Therapeutic Potential of Motor Neurons Differentiated from Embryonic Stem Cells and Induced Pluripotent Stem Cells

Abstract

Degeneration of motor neurons (MN) caused by disease or injury leads to paralysis and is fatal in some conditions. To date, there are no effective treatments for MN disorders; therefore, cell therapy is a promising strategy to replace lost MN. Embryonic stem (ES) cells isolated from the inner cell mass of mammalian blastocysts self-renew and are pluripotent because they differentiate into cell types of the three germinal layers. Reprogramming of adult cells to a state similar to ES cells, termed induced pluripotent stem (iPS) cells, has been recently reported.

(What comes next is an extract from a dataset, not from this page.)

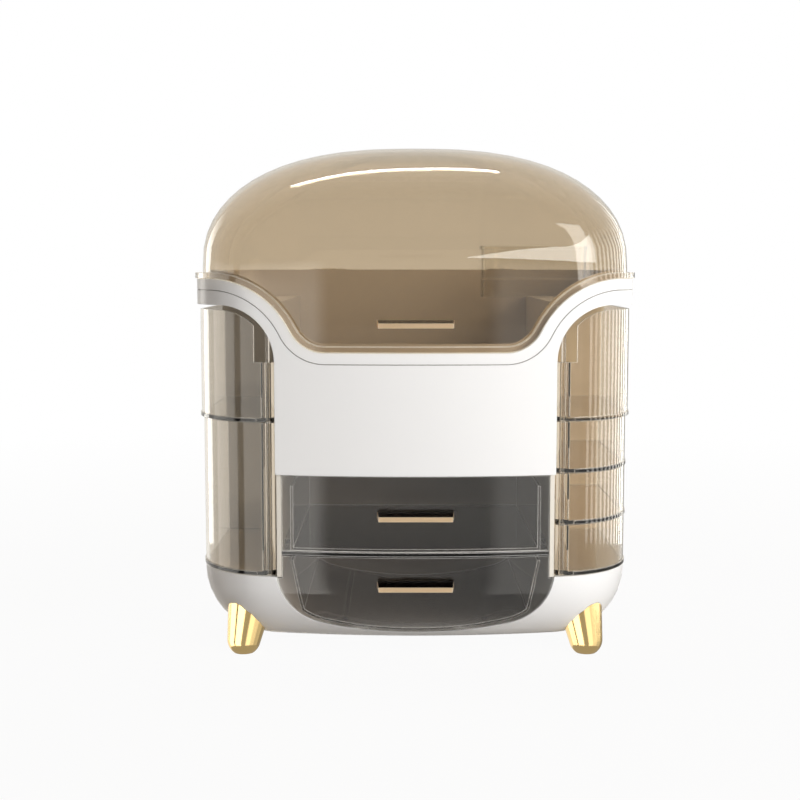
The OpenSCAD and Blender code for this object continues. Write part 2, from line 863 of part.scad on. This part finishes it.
module hinge_bracket(side) {
    x = side * hinge_x;
    w = 2 * ear_x + ear_w;
    color("white") difference() {
        union() {
            translate([x - w / 2, band_y1, band_z + 1])
                cube([w, plate_t, rim_side_z - band_z - 2]);
            for (k = [-1, 1]) {
                along_x(x + k * ear_x, hinge_r, ear_w);
                translate([x + k * ear_x - ear_w / 2, 0, 0]) rotate([90, 0, 90])
                    linear_extrude(ear_w)
                        polygon([[band_y1, band_z + 3], [band_y1, rim_side_z - 0.2],
                                 [hinge_y, rim_side_z - 0.2],
                                 [hinge_y + hinge_r * 0.7, hinge_z - hinge_r * 0.7]]);
            }
        }
        along_x(x, pin_r, w + 2);
    }
}
module hinge_pin(side) {
    color("silver") along_x(side * hinge_x, pin_r, 2 * ear_x + ear_w + 1);
}

// Rectangle with its own corner radius at each end of its length
module soft_rect(w, d, r_left, r_right) {
    for (y = [-1, 1]) {
        translate([r_left - w / 2, y * (d / 2 - r_left)]) circle(r_left);
        translate([w / 2 - r_right, y * (d / 2 - r_right)]) circle(r_right);
    }
    translate([r_left - w / 2, -d / 2]) square([w - r_left - r_right, d]);
    translate([-w / 2, r_left - d / 2]) square([w / 2, d - 2 * r_left]);
    translate([0, r_right - d / 2]) square([w / 2, d - 2 * r_right]);
}
module lift_out_tray() {
    t = 2;
    rim = 1.2;
    y = band_y1 - stand_in - stand_t - 4 - lift_d / 2;
    module outline(grow) {
        soft_rect(lift_w + 2 * grow, lift_d + 2 * grow, 20 + grow, 7 + grow);
    }
    color("white", 0.5) translate([lift_x, y, band_z + return_t]) {
        difference() {
            union() {
                linear_extrude(lift_foot + lift_h) outline(-rim);
                translate([0, 0, lift_foot + lift_h - 3]) linear_extrude(3) outline(0);
            }
            translate([0, 0, -1]) linear_extrude(lift_foot + 1) outline(-rim - t);
            translate([0, 0, lift_foot + t]) linear_extrude(lift_h) outline(-rim - t);
        }
    }
}

base_shell();
deck(-1);  // deck_left
deck(1);  // deck_right
foot(-1, false);  // foot_front_left
foot(1, false);  // foot_front_right
foot(-1, true);  // foot_rear_left
foot(1, true);  // foot_rear_right
foot_screws();
rear_housing();
inner_bin();
front_cover();
drawer_shelf();
lift_out_tray();
color("white", 0.6) pivot_rod(-1);  // pivot_rod_left
color("white", 0.6) pivot_rod(1);  // pivot_rod_right
tray_left_lower();
tray_left_upper();
tray_right(0);  // tray_right_1
tray_right(1);  // tray_right_2
tray_right(2);  // tray_right_3
tray_right(3);  // tray_right_4
upper_drawer_box();
upper_drawer_front();
drawer_handle(upper_handle_z);  // upper_drawer_handle
lower_drawer_box();
lower_drawer_front();
drawer_handle(lower_handle_z);  // lower_drawer_handle
dome_lid();
lid_handle();
hinge_leaf(-1);  // hinge_leaf_left
hinge_leaf(1);  // hinge_leaf_right
hinge_bracket(-1);  // hinge_bracket_left
hinge_bracket(1);  // hinge_bracket_right
hinge_pin(-1);  // hinge_pin_left
hinge_pin(1);  // hinge_pin_right
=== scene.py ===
import bpy
import json
import math
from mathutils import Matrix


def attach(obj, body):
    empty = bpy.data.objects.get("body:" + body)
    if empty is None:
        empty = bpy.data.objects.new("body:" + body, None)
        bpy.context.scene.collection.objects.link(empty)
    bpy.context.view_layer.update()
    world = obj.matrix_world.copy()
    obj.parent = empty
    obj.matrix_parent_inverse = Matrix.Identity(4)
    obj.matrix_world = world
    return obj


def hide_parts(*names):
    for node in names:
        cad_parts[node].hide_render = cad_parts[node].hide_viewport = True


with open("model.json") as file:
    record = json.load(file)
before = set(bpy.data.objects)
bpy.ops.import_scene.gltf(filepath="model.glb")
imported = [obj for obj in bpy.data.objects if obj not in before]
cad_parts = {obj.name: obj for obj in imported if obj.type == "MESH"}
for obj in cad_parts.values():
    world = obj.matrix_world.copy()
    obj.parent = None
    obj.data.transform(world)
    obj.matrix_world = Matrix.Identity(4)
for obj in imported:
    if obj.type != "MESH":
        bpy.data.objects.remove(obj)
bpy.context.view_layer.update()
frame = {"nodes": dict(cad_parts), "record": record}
nodes = frame["nodes"]
bodyOf = {node: body for body, members in frame["record"]["behaviour"]["bodies"].items()
          for node in members}
slotOf = {part["node"]: part["material_slot"] for part in frame["record"]["subparts"]}
bpy.ops.object.select_all(action="DESELECT")
print("frame loaded with", len(nodes), "nodes")


# a wire is one output socket, and sums and products of wires add Math nodes
class Wire:
    def __init__(self, tree, socket=None):
        self.tree = tree
        self.socket = socket

    # any node: settings first, then the values or links of its sockets
    def add(self, kind, settings=None, values=None, out=0):
        node = self.tree.nodes.new(kind)
        for name, value in (settings or {}).items():
            if name == "stops":
                ramp = node.color_ramp
                while len(ramp.elements) < len(value):
                    ramp.elements.new(0.5)
                for stop, (at, colour) in zip(ramp.elements, value):
                    stop.position = at
                    stop.color = colour
            else:
                setattr(node, name, value)
        for name, value in (values or {}).items():
            if isinstance(value, Wire):
                self.tree.links.new(value.socket, node.inputs[name])
            else:
                node.inputs[name].default_value = value
        return Wire(self.tree, node.outputs[out] if len(node.outputs) else None)

    def maths(self, operation, first, second=0.0):
        return self.add("ShaderNodeMath", {"operation": operation}, {0: first, 1: second})

    def __add__(self, other):
        return self.maths("ADD", self, other)

    def __sub__(self, other):
        return self.maths("SUBTRACT", self, other)

    def __rsub__(self, other):
        return self.maths("SUBTRACT", other, self)

    def __mul__(self, other):
        return self.maths("MULTIPLY", self, other)

    __radd__ = __add__
    __rmul__ = __mul__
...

It is well established that pluripotent cell types can give rise to specialized phenotypes, including neurons. Mouse, monkey and human MN can be differentiated from ES and iPS cells using procedures generally involving embryoid bodies formation and stimulation with retinoic acid and Sonic hedgehog. Differentiated MN express characteristic molecular markers such as Islet1, HB9 and Choline acetyltransferase, exhibit electrophysiological maturity and are able to form synaptic contacts similar to neuromuscular junctions in vitro. Furthermore, transplanted MN promote functional recovery in animal models of neurodegenerative diseases and MN injury. The potential clinical applications of stem cell-derived MN was enhanced after iPS cell derivation, which makes possible the generation of patient-specific pluripotent cells for autologous cell replacement therapies and may be used for drug development and disease modeling. This review summarizes MN differentiation protocols from ES and iPS cells in regard to neuronal differentiation efficiency, expression of MN markers and functional properties in vitro, as well as their therapeutic effects after grafting.